EXERCISE DIRECTIONS :: Return, exactly as written, the lines from the one containing "for name, piece" through the one containing "obj.matrix_parent_inverse = Matrix.Identity(4)", with both ends included.
----- MATERIAL SUPPLIED
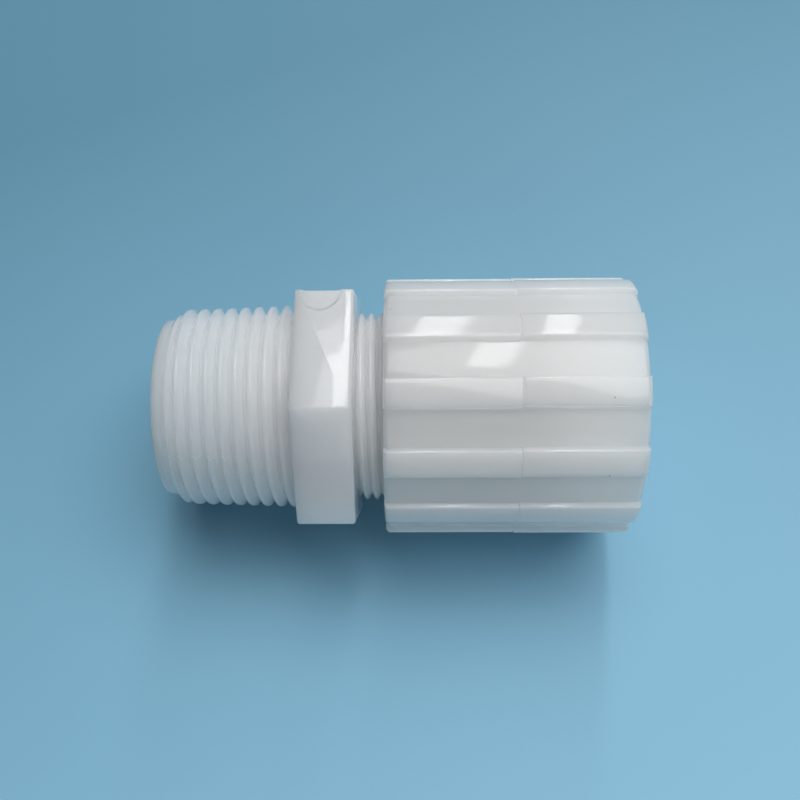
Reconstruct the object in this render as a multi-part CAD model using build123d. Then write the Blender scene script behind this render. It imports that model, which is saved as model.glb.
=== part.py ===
from build123d import *
import os
from math import atan, ceil, cos, degrees, radians, sin, tan

os.makedirs("parts", exist_ok=True)

# The flow axis is X. The origin is the centre of the pipe end's face, and the nut is towards +X.
# Angles are counted about +X from +Y towards +Z, so 90 is straight up.

# Tube and flow passage
tube_outer_diameter = 19.05
tube_clearance = 0.15
flow_bore_diameter = 15.9
bore_mouth_chamfer = 0.7

# Tapered male pipe thread, 14 turns to the inch, widening 1 in 16 on the diameter
pipe_pitch = 25.4 / 14
pipe_taper = 1 / 32
pipe_crest_diameter = 25.98
pipe_crest_flat = 0.35
pipe_first_crest = 3.36
thread_half_angle = 30.0
groove_overshoot = 0.1
lead_diameter = 23.36
lead_length = 1.3
lead_edge = 0.45
pipe_length = 17.65

# Hex flange
hex_across_flats = 29.5
hex_thickness = 7.4
hex_corner_angle = 111.3
hex_corner_radius = 0.5
hex_edge_chamfer = 0.25

# Union end: neck, blank of the fine straight thread, plain pilot, socket for the tube
neck_depth = 1.1
neck_length = 1.0
union_height = 0.9
union_length = 10.6
union_chamfer = 0.7
socket_wall = 1.825
nose_length = 19.0
socket_depth = 16.5
mouth_depth = 3.0
cone_angle = 20.0

# Ribbed union nut
nut_gap = 3.7
closing_gap = 0.7
nut_length = 31.7
inner_half_length = 16.6
nut_wall = 3.62
mould_step = 0.08
mould_turn = 0.4
rib_count = 12
rib_angle = 105.0
rib_height = 0.8
rib_land_width = 3.6
rib_draft_width = 0.2
rib_sink = 0.8
nut_edge_chamfer = 0.5
running_clearance = 0.1
nut_mouth_chamfer = 0.6
hole_clearance = 0.305
hole_chamfer = 0.7
step_room = 0.5

# Split grip ring
ring_wall = 1.25
ring_band = 1.3
ring_back_angle = 30.0
ring_tube_clearance = 0.15
ring_edge = 0.1
ring_seat_clearance = 0.05
ring_side_clearance = 0.2
ring_slot_width = 1.2
ring_slot_angle = 90.0

# Stations along the axis
hex_left = pipe_length
hex_right = hex_left + hex_thickness
thread_start = hex_right + neck_length
thread_end = thread_start + union_length
nose_end = hex_right + nose_length
tube_stop = nose_end - socket_depth
nut_left = hex_right + nut_gap
nut_right = nut_left + nut_length
mould_line = nut_left + inner_half_length
tighten_travel = nut_gap - closing_gap

# Radii and depths that follow from the sizes above
thread_depth = (pipe_pitch - pipe_crest_flat) / 2 / tan(radians(thread_half_angle))
tube_hole_radius = tube_outer_diameter / 2 + tube_clearance
mouth_radius = tube_hole_radius + mouth_depth * tan(radians(cone_angle))
pilot_radius = tube_hole_radius + socket_wall
union_radius = pilot_radius + union_height
neck_radius = union_radius - neck_depth
nut_bore_radius = union_radius + running_clearance
nut_root_radius = nut_bore_radius + nut_wall
nut_rib_radius = nut_root_radius + rib_height
nut_hole_radius = tube_outer_diameter / 2 + hole_clearance
ring_inner_radius = tube_outer_diameter / 2 + ring_tube_clearance
ring_outer_radius = ring_inner_radius + ring_wall

# The ring stands clear of its seat in the body by the travel that tightens the nut
cone_slope = tan(radians(cone_angle))
ring_tip = ring_inner_radius + ring_edge
cone_clearance = ring_seat_clearance / sin(radians(cone_angle)) + (ring_tip - tube_hole_radius) / cone_slope
ring_front = nose_end - mouth_depth + tighten_travel + cone_clearance
ring_front_length = (ring_outer_radius - ring_tip) / cone_slope
ring_back_slope = tan(radians(ring_back_angle))
ring_back_length = (ring_outer_radius - ring_tip) / ring_back_slope
ring_length = ring_front_length + ring_band + ring_back_length
ring_back = ring_front + ring_length
inner_step = nose_end + tighten_travel + step_room
ring_pocket_radius = ring_outer_radius + ring_side_clearance
pocket_apex = ring_back + ring_seat_clearance / sin(radians(ring_back_angle)) + ring_tip / ring_back_slope
pocket_cone_end = pocket_apex - nut_hole_radius / ring_back_slope
pocket_cone_start = pocket_apex - ring_pocket_radius / ring_back_slope


def turned(*points):
    """A solid of revolution about the flow axis from (x, radius) points."""
    with BuildPart() as part:
        with BuildSketch(Plane.XY):
            with BuildLine():
                Polyline(*points, close=True)
            make_face()
        revolve(axis=Axis.X)
    return part.part


def thread_groove():
    """The V-shaped tool of the pipe thread, right-handed about +X, that runs past both ends of the thread.

    Straight up, the first crest stands at its station, and the tool lies half a pitch off it.
    """
    reach = thread_depth + groove_overshoot
    half_width = reach * tan(radians(thread_half_angle))
    half_turn = pipe_pitch / 2
    first = pipe_first_crest - half_turn - pipe_pitch * ceil((pipe_first_crest - lead_length) / pipe_pitch)
    half_turns = []
    for index in range(ceil((hex_left - first) / half_turn) + 1):
        station = first + index * half_turn
        half_turns.append(
            Rot(180 * index, 0, 0)
            * Helix(
                pitch=pipe_pitch / cos(atan(pipe_taper)),
                height=half_turn,
                radius=crest_radius(station) - thread_depth,
                center=(station, 0, 0),
                direction=(1, 0, 0),
                cone_angle=degrees(atan(pipe_taper)),
            )
        )
    path = Wire(half_turns)
    with BuildSketch(Plane(origin=path @ 0, x_dir=(1, 0, 0), z_dir=(0, -1, 0))) as profile:
        with BuildLine():
            Polyline((0, 0), (-half_width, reach), (half_width, reach), close=True)
        make_face()
    return sweep(profile.sketch, path=path, is_frenet=True)


def crest_radius(station):
    return pipe_crest_diameter / 2 + (station - pipe_first_crest) * pipe_taper


def pipe_thread():
    """The tapered thread from its start chamfer to the hex."""
    start_radius = lead_diameter / 2
    chamfer_end = lead_length + crest_radius(lead_length) - start_radius
    blank = turned(
        (lead_length, 0),
        (lead_length, start_radius),
        (chamfer_end, crest_radius(chamfer_end)),
        (hex_left, crest_radius(hex_left)),
        (hex_left, 0),
    )
    return blank - thread_groove()


def hex_flange():
    with BuildPart() as flange:
        with BuildSketch(Plane.YZ.offset(hex_left)):
            radius = hex_across_flats / 2 / cos(radians(30))
            RegularPolygon(radius, 6, rotation=hex_corner_angle)
        extrude(amount=hex_thickness)
        fillet(flange.edges().filter_by(Axis.X), hex_corner_radius)
        ends = flange.edges().group_by(Axis.X)
        chamfer(ends[0] + ends[-1], hex_edge_chamfer)
    return flange.part


def body():
    lead = turned(
        (0, 0),
        (0, lead_diameter / 2 - lead_edge),
        (lead_edge, lead_diameter / 2),
        (lead_length, lead_diameter / 2),
        (lead_length, 0),
    )
    union_end = turned(
        (hex_right, 0),
        (hex_right, neck_radius),
        (thread_start, neck_radius),
        (thread_start, union_radius),
        (thread_end - union_chamfer, union_radius),
        (thread_end, union_radius - union_chamfer),
        (thread_end, pilot_radius),
        (nose_end, pilot_radius),
        (nose_end, 0),
    )
    passage = turned(
        (0, 0),
        (0, flow_bore_diameter / 2 + bore_mouth_chamfer),
        (bore_mouth_chamfer, flow_bore_diameter / 2),
        (tube_stop, flow_bore_diameter / 2),
        (tube_stop, tube_hole_radius),
        (nose_end - mouth_depth, tube_hole_radius),
        (nose_end, mouth_radius),
        (nose_end, 0),
    )
    return lead + pipe_thread() + hex_flange() + union_end - passage


def rib(outer_radius, start, end, angle):
    """One grip rib, sunk into the nut's wall, with drafted flanks and a land that follows the barrel."""
    half = rib_land_width / 2
    with BuildPart() as part:
        with BuildSketch(Plane.YZ.offset(start)):
            with BuildLine():
                Polyline(
                    (nut_root_radius - rib_sink, half + rib_draft_width),
                    (nut_root_radius, half + rib_draft_width),
                    (outer_radius, half),
                    (outer_radius, -half),
                    (nut_root_radius, -half - rib_draft_width),
                    (nut_root_radius - rib_sink, -half - rib_draft_width),
                    close=True,
                )
            make_face()
            Circle(outer_radius, mode=Mode.INTERSECT)
        extrude(amount=end - start)
    return Rot(angle, 0, 0) * part.part


def chamfered_barrel(radius, start, end):
    return turned(
        (start, 0),
        (start, radius - nut_edge_chamfer),
        (start + nut_edge_chamfer, radius),
        (end - nut_edge_chamfer, radius),
        (end, radius - nut_edge_chamfer),
        (end, 0),
    )


def nut():
    inner_radius = nut_rib_radius - mould_step
    ribs = []
    for index in range(rib_count):
        angle = rib_angle + index * 360 / rib_count
        ribs.append(rib(inner_radius, nut_left, mould_line, angle + mould_turn))
        ribs.append(rib(nut_rib_radius, mould_line, nut_right, angle))
    envelope = chamfered_barrel(nut_rib_radius, nut_left, nut_right)
    wall = chamfered_barrel(nut_root_radius, nut_left, nut_right)
    passage = turned(
        (nut_left, 0),
        (nut_left, nut_bore_radius + nut_mouth_chamfer),
        (nut_left + nut_mouth_chamfer, nut_bore_radius),
        (inner_step, nut_bore_radius),
        (inner_step, ring_pocket_radius),
        (pocket_cone_start, ring_pocket_radius),
        (pocket_cone_end, nut_hole_radius),
        (nut_right - hole_chamfer, nut_hole_radius),
        (nut_right, nut_hole_radius + hole_chamfer),
        (nut_right, 0),
    )
    return ((wall + ribs) & envelope) - passage


def grip_ring():
    """A split ring with a cone on each end."""
    shoulder = ring_front + ring_front_length
    blank = turned(
        (ring_front, ring_inner_radius),
        (ring_front, ring_tip),
        (shoulder, ring_outer_radius),
        (shoulder + ring_band, ring_outer_radius),
        (ring_back, ring_tip),
        (ring_back, ring_inner_radius),
    )
    slot = Box(
        2 * ring_length,
        ring_slot_width,
        2 * ring_outer_radius,
        align=(Align.CENTER, Align.CENTER, Align.MIN),
    )
    return blank - Pos(shoulder, 0, 0) * Rot(ring_slot_angle - 90, 0, 0) * slot


pieces = {"body": body(), "nut": nut(), "grip_ring": grip_ring()}
for name, piece in pieces.items():
    export_step(piece, f"parts/{name}.step")
    print(name, "volume", round(piece.volume, 1), "solids", len(piece.solids()))
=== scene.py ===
import math

import bpy
from mathutils import Matrix, Vector


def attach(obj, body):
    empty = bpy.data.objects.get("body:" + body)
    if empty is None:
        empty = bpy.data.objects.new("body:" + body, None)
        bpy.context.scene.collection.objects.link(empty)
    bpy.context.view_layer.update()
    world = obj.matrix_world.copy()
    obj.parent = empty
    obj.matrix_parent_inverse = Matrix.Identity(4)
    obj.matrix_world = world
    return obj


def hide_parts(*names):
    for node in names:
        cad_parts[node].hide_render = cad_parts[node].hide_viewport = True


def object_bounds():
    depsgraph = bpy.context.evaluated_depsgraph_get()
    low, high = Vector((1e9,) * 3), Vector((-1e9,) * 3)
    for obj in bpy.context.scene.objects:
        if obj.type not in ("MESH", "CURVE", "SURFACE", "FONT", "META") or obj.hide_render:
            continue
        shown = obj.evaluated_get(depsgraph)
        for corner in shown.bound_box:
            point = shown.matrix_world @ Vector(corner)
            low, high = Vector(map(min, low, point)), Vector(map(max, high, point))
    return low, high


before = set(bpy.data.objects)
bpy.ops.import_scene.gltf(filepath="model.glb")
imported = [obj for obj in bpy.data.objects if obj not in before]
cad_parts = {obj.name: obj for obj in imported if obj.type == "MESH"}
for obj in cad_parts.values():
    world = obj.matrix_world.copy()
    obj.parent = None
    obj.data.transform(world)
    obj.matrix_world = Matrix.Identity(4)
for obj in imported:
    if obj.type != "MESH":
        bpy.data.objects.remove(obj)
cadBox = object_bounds()
print("frame loaded")

mm = 0.001
roundSteps = 144
# points this close are merged, or count as lying on a cut
weldReach = 0.002 * mm
seamReach = 0.001 * mm
cutReach = 0.0001 * mm
# how far a cutting tool stands past what it cuts, in millimetres
toolReach = 1


# Small helpers for modelling along the flow axis, which is X

def deselectAll():
    for item in bpy.context.selected_objects:
        item.select_set(False)


def makeActive(piece):
    deselectAll()
    piece.select_set(True)
    bpy.context.view_layer.objects.active = piece


def placeInMesh(piece):
    # moves the piece's place, turn and size into its mesh
    makeActive(piece)
    bpy.ops.object.transform_apply(location=True, rotation=True, scale=True)


def applyModifier(piece, kind, settings):
    makeActive(piece)
    modifier = piece.modifiers.new(kind.title(), kind)
    for key, value in settings.items():
        setattr(modifier, key, value)
    bpy.ops.object.modifier_apply(modifier=modifier.name)


def combine(piece, tool, operation):
    # the tool is used up
    applyModifier(piece, "BOOLEAN", {"object": tool, "operation": operation, "solver": "EXACT"})
    bpy.data.objects.remove(tool)


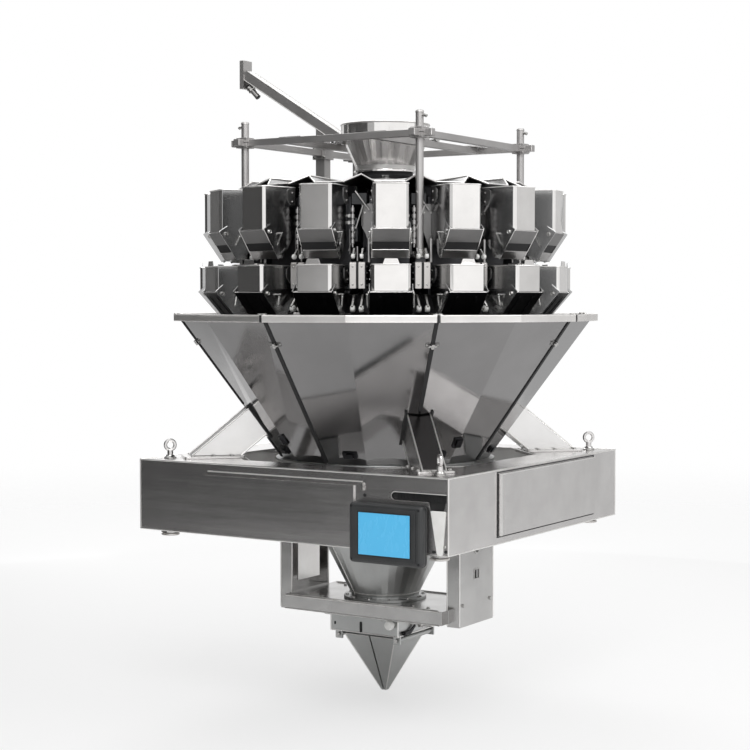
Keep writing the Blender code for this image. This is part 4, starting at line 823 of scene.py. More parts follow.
----------
RESULT ::
for name, piece in pieces.items():
    export_step(piece, f"parts/{name}.step")
    print(name, "volume", round(piece.volume, 1), "solids", len(piece.solids()))
=== scene.py ===
import math

import bpy
from mathutils import Matrix, Vector


def attach(obj, body):
    empty = bpy.data.objects.get("body:" + body)
    if empty is None:
        empty = bpy.data.objects.new("body:" + body, None)
        bpy.context.scene.collection.objects.link(empty)
    bpy.context.view_layer.update()
    world = obj.matrix_world.copy()
    obj.parent = empty
    obj.matrix_parent_inverse = Matrix.Identity(4)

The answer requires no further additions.